The list of what MOFs can do, Ramström said, just “goes on and on and on.”
This year’s award “highlights chemistry’s greatest strength — the ability to design and build molecular structures that address global problems,” says Dorothy J. Phillips. She’s president of the American Chemical Society.
The long road to this award
It all started in the late 1980s. Back then, Richard Robson of the University of Melbourne in Australia figured out that combining copper ions with organic — or carbon-based — compounds created a crystal-like molecular structure. It looked similar to that of a diamond.
But this new material was different. Unlike a diamond’s molecules, which pack together densely, Robson’s new structure was full of holes. And those holes would turn out to be very, very useful.
A few years later, Susumu Kitagawa of Kyoto University in Japan began creating new MOFs. Eventually, his team found one that could take up gases like methane, nitrogen and oxygen.
Around the same time, Omar Yaghi at the University of California, Berkeley, also began combining metal ions and organic molecules.
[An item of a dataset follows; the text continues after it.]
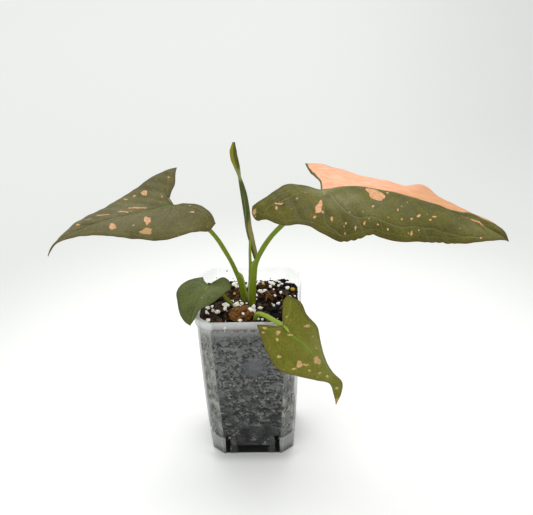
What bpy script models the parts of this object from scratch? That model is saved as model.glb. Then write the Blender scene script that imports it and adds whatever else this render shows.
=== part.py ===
"""A young arrowhead vine (syngonium) in a tall square nursery pot of clear frosted plastic.

Four leaves on their petioles and one leaf still rolled up stand in a bark and perlite mix.
Sizes below are millimetres, and Blender's units are metres. +Z is up and the camera side is -Y.
Points of the plant are measured from the middle of the pot's base.
"""

import math

import bmesh
import bpy
import numpy as np
from mathutils import Matrix, Vector, noise

MM = 0.001
COLLECTION = "potted_syngonium"

# The pot stands left of the origin, which is the middle of the whole plant's footprint.
POT_PLACE = (-19.5, 8.5)

# Pot: a tapered square tub with cut corners, one moulding
RIM_WIDTH = 70.0
RIM_BAND = 5.0
RIM_STEP = 1.0
POT_HEIGHT = 111.5
BASE_WIDTH = 55.0
CORNER_TOP = 8.3
CORNER_BASE = 7.7
WALL = 1.0
FLOOR_UNDER = 5.2
LEDGE_UNDER = 13.2
LEDGE_LINE = 39.3
SLIT_WIDTH = 3.4
SLIT_HEIGHT = 15.5
SLIT_OFFSET = 16.7
ARCH_HALF = 10.1
ARCH_HEIGHT = 4.9
CLEARANCE = 0.3

# Potting mix: its top falls a little towards the back
MIX_TOP = 103.5
MIX_FALL = 0.06
MIX_CHUNK = 5.5
MIX_RELIEF = 2.4
MIX_GRID = 2.5
MIX_SEED = 7
MIX_STIR = 3.7
MIX_DOME = 1.1
PLANT_DEPTH = 94.0
HOLE_LEAN = 0.6
HOLE_FLARE = 1.2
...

By 1999, he had created a highly stable combo. Called MOF-5, it had an enormous surface area. Just a few grams, about the amount in a sugar cube, contained as much surface area as a soccer field.
Such a material could be used to sponge up large amounts of gas, Ramström notes.
Yaghi first heard about his win at an airport. While collecting his luggage, his phone buzzed. The call was from Sweden. “It was absolutely thrilling,” he said at a news conference. His phone hasn’t stopped ringing since, he added.
Yaghi, whose parents were Palestinian refugees, came to the United States from Jordan as a teenager. He credits U.S. public schools for his success. It “takes people like me with a major disadvantaged background — a refugee background — and allows you to … work hard and distinguish yourself.”
Robson, Kitagawa and Yaghi will share a prize of 11 million Swedish kronor (more than $1.1 million).